Posted by: Neville Hobson | 02 August 2004 at 01:43 AM
Speaking as one of the bloggers who will forever remain an "amateur", I like your idea. In fact, much of what I posted on my now-defunct blogs were links to websitess, ideas, and stories I wanted to remember, but didn't want to print out or add to my increasingly large and unwieldy list of bookmarks, particularly since bookmarks can be lost. But even as an admitted amateur, I still feel the need to make my blog appealling to the public. That unspoken pressure made it increasingly unpleasant to continue posting. Add to that self-imposed pressure the fact that I live in a very small, chatty town and, well, blogging became a bad idea.
But, the information geek in me still loved the idea of blogging. I enjoy reading blogs, both popular and obscure, and have gleaned a great deal of useful information from them. For that reason I want to continue my blogs, but with a different frame of reference. And for that reason, your analogy of a notebook is an excellent one - a public notebook where I can write down my thoughts, remember items for future reference, and perhaps as importantly, notate those items so I remember why I thought they were important. I have many paper copies of articles, etc. that, for the life of me, I can't remember why I wanted them. (Of course, until such time as they become relevant, but by then I've tossed them for the aforementioned reason).
Unlike their paper counterparts, blog "notebooks" - "noteblogs" maybe - can't be lost, don't have to be stored and can be easily backed up. I don't have to spend forever and two days scanning things I find interesting and then trying to notate said scanned item. For most of us, the blog seems like a natural place to store ideas for later use. Not everyone needs or wants to store ideas. As an infojunkie, I want to store ideas. Plus, for me, framing the blog in my mind as a "personal storage site" instead of an "inform the world" site, makes upkeep much more palatable.
Thank you for the good idea and the ever-so-slight paradigm shift, at least for me.
Posted by: Debbie E. | 03 August 2004 at 02:51 AM
Trevor,
A few things that occured as I read your post:
- I don't see blog attrition as a problem. People have been starting and abandoning personal websites, blogs, journals since people started going online.
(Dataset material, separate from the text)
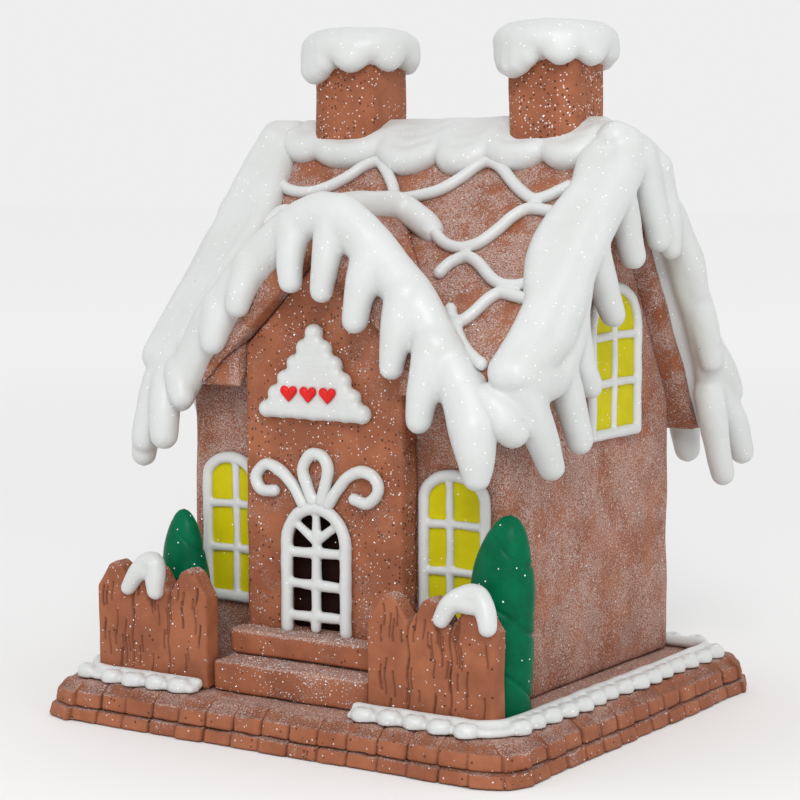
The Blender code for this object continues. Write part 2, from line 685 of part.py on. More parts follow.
def porch_snow():
    """Band over the cross gable's edge, its drips, and the ridge run that ends on the main roof."""
    y = -46.3
    band = [(-46, y, 95, 4.6), (-42.5, y, 101.5, 5.5), (-34.7, y, 114, 6), (-20, y, 130.5, 6), (-8, y, 141, 6),
            (2, y, 145.3, 6), (10, y, 145, 6), (15.4, y, 141, 6), (31, y, 125.5, 6), (45, y, 106, 6.5),
            (53, -48, 97.5, 7.5), (55.2, -50, 87, 5.8), (55.5, -51, 76, 3.4)]
    tips = [(-44, 102, -43, 93.2), (-28, 120, -31.6, 109), (-17, 131, -22.4, 119.7), (-6, 138, -4.4, 126.6),
            (7, 138, 6.2, 124.4), (24, 128, 17.4, 116.6), (35, 117, 29.3, 104.3), (42, 105, 38.4, 90.2)]
    drips = [finger((x, -48, z), (tip_x, -51, tip_z)) for x, z, tip_x, tip_z in tips]
    run = [(3, -44, 147, 5), (2, -24, 148, 4.8), (5, -9, 147.5, 5), (15, -9, 142.5, 4.4)]
    return [band, run] + drips


def rake_snow(side):
    """Blanket along one end of the main roof, both slopes, with drips that hang past the gable wall."""
    def place(x):
        return x if side > 0 else BODY_X[0] / MM + BODY_X[1] / MM - x

    ridge = RIDGE_Z / MM
    lines = (55.5, 60, 64) if side > 0 else (52, 56, 59)
    chains = []
    for x in lines:
        chains.append([(place(x), -43, 106.8, 4.6), (place(x), 20, ridge + 0.4, 4.6), (place(x), 72, 83.5, 4.6)])
    hang = [((64, -22, 122), (66, -13.5, 82)), ((64.5, -14, 131), (66.5, -8, 97.5)),
            ((65, -6, 140), (66.5, 5, 116.5)), ((65.5, 7, 150), (67, 15.5, 132)),
            ((67, 22, 160), (69.5, 25, 136.8)), ((69, 29, 154), (71, 31.5, 134)),
            ((69, 41, 142), (73, 49, 120.5)), ((69, 52, 124), (73, 56.5, 99.2)),
            ((67, 61, 106), (73, 72, 89)), ((65, 70, 92), (70, 82, 68.8)),
            ((62, 71, 90), (67, 75, 64)), ((51, 73, 86), (50.5, 78.6, 72.6))]
    chains += [finger((place(a[0]), *a[1:]), (place(b[0]), *b[1:])) for a, b in hang]
    proud = [(65, 22, 166, 5.5), (67, 31, 157, 6.5), (68, 43, 142, 6.5), (68, 54, 124, 6.5), (67, 64, 105, 6),
             (64, 71, 92, 5.5)]
    chains.append([(place(x), y, z, r) for x, y, z, r in proud])
    if side > 0:
        chains.append([(61, -44, 104, 7), (62, -43, 96, 7), (64, -35, 89, 5.2), (66, -28.6, 77.2, 3.7)])
    else:
        chains.append([(-55, -43, 103, 6), (-58, -46, 96, 5.4), (-60, -50, 80, 3.7)])
        chains.append(finger((-58, -41, 98), (-62, -45.5, 74.2)))
        chains.append(finger((-53, -44, 100), (-52.4, -52, 80.4)))
    return chains


def ridge_snow():
    """Snow along the ridge with rounded lobes on both slopes, given as (X, reach down the slope)."""
    chains = []
    steep = math.atan(BACK_SLOPE)
    for reach in (-6.5, 0, 6.5):
        y = 20 + reach * (math.cos(steep) if reach > 0 else math.cos(math.pi / 4))
        z = 170.4 - abs(reach) * (math.sin(steep) if reach > 0 else math.sin(math.pi / 4))
        chains.append([(-48, y, z, 4.4), (52, y, z, 4.4)])
    chains.append([(-48, 9.8, 163.6, 4.6), (52, 9.8, 163.6, 4.6)])
    for x, reach in ((-45, 9), (-34, 12.8), (-25, 12.8), (-3, 14.4), (15, 14.4), (34, 13), (49, 11.5)):
        for way, lean in ((-1, math.pi / 4), (1, steep)):
            y = 20 + way * reach * math.cos(lean)
            z = 170.4 - reach * math.sin(lean)
            chains.append([(x - 3, y, z, 5.2), (x + 3, y, z, 5.2)])
            chains.append([(x, (y + 20) / 2, (z + 170.4) / 2, 5)])
    return chains


def cap_snow(x):
    """Cap of a chimney: a low dome whose skirt ends in lobes."""
    y = RIDGE_Y / MM
    top = CAP_TOP / MM
    chains = [[(x - 7, y - 6, top - 6.6, 6.6), (x + 7, y - 6, top - 6.6, 6.6), (x + 7, y + 6, top - 6.6, 6.6),
               (x - 7, y + 6, top - 6.6, 6.6), (x - 7, y, top - 6.6, 6.6)], [(x, y, top - 7, 7)]]
    for k in range(9):
        a = 2 * math.pi * (k + 0.3) / 9
        across, along = math.cos(a), math.sin(a)
        chains.append([(x + 10 * across, y + 10 * along, top - 7.5, 5.5),
                       (x + 14.6 * across, y + 14.6 * along, top - 12, 4.4)])
    return chains


def snow(group, cutters):
    fineness = 1.5 * MM
    roof = roof_shadow("below_snow", ROOF_FRONT[0] - GAP, cutters)
    gable = gable_shadow("below_porch_snow", cutters)
    porch_chains = porch_snow()
    piece = beads("porch_snow", porch_chains, ICING, group, fineness, 690)
    cut(piece, roof, "roof")
    cut(piece, gable, "gable")
    kept_off = as_cutter(beads("beside_porch_snow", porch_chains, ICING, cutters, fineness, 900, grow=1.0 * MM))
    for side, name in ((-1, "rake_snow_left"), (1, "rake_snow_right")):
        piece = beads(name, rake_snow(side), ICING, group, fineness, 490)
        cut(piece, roof, "roof")
        cut(piece, kept_off, "porch_snow")
    chimney_room = []
    for side, x in zip(("left", "right"), CHIMNEY_X):
        half = CHIMNEY_SIZE / 2 + GAP
        ring = rounded_box(half, half, CHIMNEY_ROUND, 3, (x, RIDGE_Y))
        room = as_cutter(outline("chimney_room_" + side, [ring], 0, CHIMNEY_TOP + GAP, ICING, cutters))
        chimney_room.append(room)
        cut(beads("chimney_cap_" + side, cap_snow(x / MM), ICING, group, fineness, 160), room)
    piece = beads("ridge_snow", ridge_snow(), ICING, group, fineness, 210)
    cut(piece, roof, "roof")
    for room in chimney_room:
        cut(piece, room)
    for side in (-1, 1):
        keep = as_cutter(beads("beside_rake_" + str(side), rake_snow(side), ICING, cutters, fineness, 600,
                               grow=1.4 * MM))
        cut(piece, keep)


def icing_lines(group):
    """Wavy ropes across both slopes of the main roof, stopped at the cross gable."""
    radius = LINE_WIDTH / 2
    lift = radius + GAP
    steep = math.atan(FRONT_SLOPE)
    for k, (middle, swing, crest, period) in enumerate(FRONT_LINES):
        sides = {"left": [], "right": []}
        for i in range(LINE_STEPS + 1):
            x = LINE_X[0] + (LINE_X[1] - LINE_X[0]) * i / LINE_STEPS
            y = middle + swing * math.cos(2 * math.pi * (x - crest) / period)
            valley = (GABLE_Z - front_top(y)) / GABLE_SLOPE
            if valley < 0 or abs(x) > valley + LINE_SPACE:
                spot = (x, y - lift * math.sin(steep), front_top(y) + lift * math.cos(steep))
                sides["right" if x > 0 and k else "left"].append(spot)
        for side, route in sides.items():
            if len(route) > 1:
                rope("icing_line_front_%d_%s" % (k + 1, side) if k else "icing_line_front_1", route, radius,
                     ICING, group)
    steep = math.atan(BACK_SLOPE)
    for k, (middle, swing, crest, period) in enumerate(BACK_LINES):
        route = []
        for i in range(LINE_STEPS + 1):
            x = LINE_X[0] + (LINE_X[1] - LINE_X[0]) * i / LINE_STEPS
            y = middle + swing * math.cos(2 * math.pi * (x - crest) / period)
            route.append((x, y + lift * math.sin(steep), back_top(y) + lift * math.cos(steep)))
        rope("icing_line_back_%d" % (k + 1), route, radius, ICING, group)


def build():
    clear_scene()
    group = collection("gingerbread_house")
    cutters = collection("cutters")
    slab(group)
    rim(group)
    house_body(group)
    main_roof(group, cutters)
    porch(group, cutters)
    steps(group)
    chimneys(group, cutters)
    windows(group)
    door(group)
    sign(group)
    fences(group, cutters)
    trees(group)
    snow(group, cutters)
    icing_lines(group)


build()
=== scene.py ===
"""Looks of the gingerbread house ornament: piped icing, draped snow, soft clay walls, frost and glitter."""
import math

import bmesh
import bpy
import numpy as np
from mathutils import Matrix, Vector, noise


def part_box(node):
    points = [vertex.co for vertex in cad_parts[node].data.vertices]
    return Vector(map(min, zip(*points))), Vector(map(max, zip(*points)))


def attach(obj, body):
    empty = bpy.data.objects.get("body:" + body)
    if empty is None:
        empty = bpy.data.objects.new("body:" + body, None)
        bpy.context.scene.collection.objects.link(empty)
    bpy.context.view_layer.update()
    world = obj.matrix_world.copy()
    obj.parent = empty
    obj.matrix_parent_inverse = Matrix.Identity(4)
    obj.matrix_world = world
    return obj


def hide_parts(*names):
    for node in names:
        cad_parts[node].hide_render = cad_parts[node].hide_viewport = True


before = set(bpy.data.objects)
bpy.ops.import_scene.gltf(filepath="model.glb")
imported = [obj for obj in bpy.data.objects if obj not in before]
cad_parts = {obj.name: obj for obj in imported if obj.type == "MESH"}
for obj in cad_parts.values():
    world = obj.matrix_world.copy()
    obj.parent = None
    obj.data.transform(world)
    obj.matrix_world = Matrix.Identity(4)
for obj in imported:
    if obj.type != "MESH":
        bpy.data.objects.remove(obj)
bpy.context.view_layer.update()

bl_info = {
    "name": "Gingerbread House Looks",
    "version": (1, 0, 0),
    "blender": (4, 5, 0),
    "location": "View3D > Sidebar > Gingerbread",
    "description": "Builds the icing, snow, clay walls, frost and glitter of a gingerbread house ornament",
    "category": "Add Mesh",
}

MM = 0.001
BODY_LOW, BODY_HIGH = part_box("house_body")
PORCH_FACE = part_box("porch_front")[0].y / MM
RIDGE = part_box("roof_front")[1] / MM
FRONT_SLOPE = 1.0
BACK_SLOPE = 1.72
BEAD_SPACING = 0.4          # between the middles of neighbouring beads, as a share of their radius
WELD = 0.000005             # points of a CAD node closer than this are one

SPECK_DARK = (0.05, 0.014, 0.01)
SPECK_BRIGHT = (0.85, 0.75, 0.72)
# painted shade: darkens the clay in carved grooves and where bricks meet
CARVED_SHADE = (0.06, 0.018, 0.01)
ICING_SHADE = (0.955, 0.955, 0.945)
ICING_SPARKLE = (0.98, 0.98, 1.0)
PAINT_SPARKLE = (0.9, 0.92, 0.85)


# ---------------------------------------------------------------- sizes and colours

def length(name, description, default):
    return bpy.props.FloatProperty(name=name, description=description, default=default, unit="LENGTH")


def tint(name, description, default):
    return bpy.props.FloatVectorProperty(name=name, description=description, default=default, subtype="COLOR",
                                         size=3, min=0, max=1)


class HouseSizes(bpy.types.PropertyGroup):
    snow_grain: length("Snow fineness", "Face size of the draped snow", 0.0008)
    icing_grain: length("Icing fineness", "Face size of the piped icing", 0.00042)
    clay_grain: length("Clay fineness", "Face size of the clay walls and roofs", 0.0013)
    window_rope: length("Window icing", "Width of the icing round the windows", 0.0034)
    line_rope: length("Roof icing", "Width of the wavy icing on the roof", 0.0037)
    flake: length("Glitter flake", "Width of a glitter flake", 0.00055)
    frost_grain: length("Frost grain", "Width of a grain of frost", 0.00042)


class HouseColours(bpy.types.PropertyGroup):
    clay: tint("Gingerbread", "Colour of the gingerbread clay", (0.36, 0.125, 0.06))
    clay_dark: tint("Baked gingerbread", "Darker patches of the clay", (0.265, 0.086, 0.042))
    icing: tint("Icing", "Colour of the icing and the snow", (0.63, 0.645, 0.64))
    frost: tint("Frost", "Colour of the frost on the clay", (0.66, 0.53, 0.49))
    pane: tint("Panes", "Colour of the window panes", (0.60, 0.53, 0.004))
    leaf: tint("Trees", "Colour of the trees", (0.002, 0.135, 0.058))
    motif: tint("Hearts", "Colour of the hearts on the plaque", (0.72, 0.012, 0.01))
    # painted shade: the near-black sheet behind the door lattice stands for the shade inside the hollow house
    dark: tint("Doorway", "Colour behind the door lattice", (0.022, 0.008, 0.006))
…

The difference now is that a blog (as a new variety of CMS) is easier than ever to get started, so lowering the barriers and letting way more people try it out...it doesn't mean that more people have something worthwhile to say.
- Blogs are just web sites, albeit with some new features, like tracback, permalinks and rss feeds etc...the benefits of these things will be absorbed by all types of sites in the coming years.
- The lasting impact of this great period of excitement and experimentation will be a richer ecosystem of 'web sites" (all kinds) which work like the interenet is supposed to work, connecting people and enabling public discourse. "Markets are conversations". Everyone should revisit the Cluetrain.
- Your strategy for blogging sounds like a good one, blog when you want to. I would add to that, take part in conversations when you have something to say. By taking part in conversations and contributing you will be adding value. If you do have a blog and say interesting things people will listen if you are part of the conversation. But if you publish a blog and don't contribute to the bigger conversation the chances are you will not be heard. Think trackback and comments.
Actually it is entirely possible to be part of the conversation without your own blog, and wouldn't it be cool to be able to aggregate all the comments that you had made on different blogs onto one page.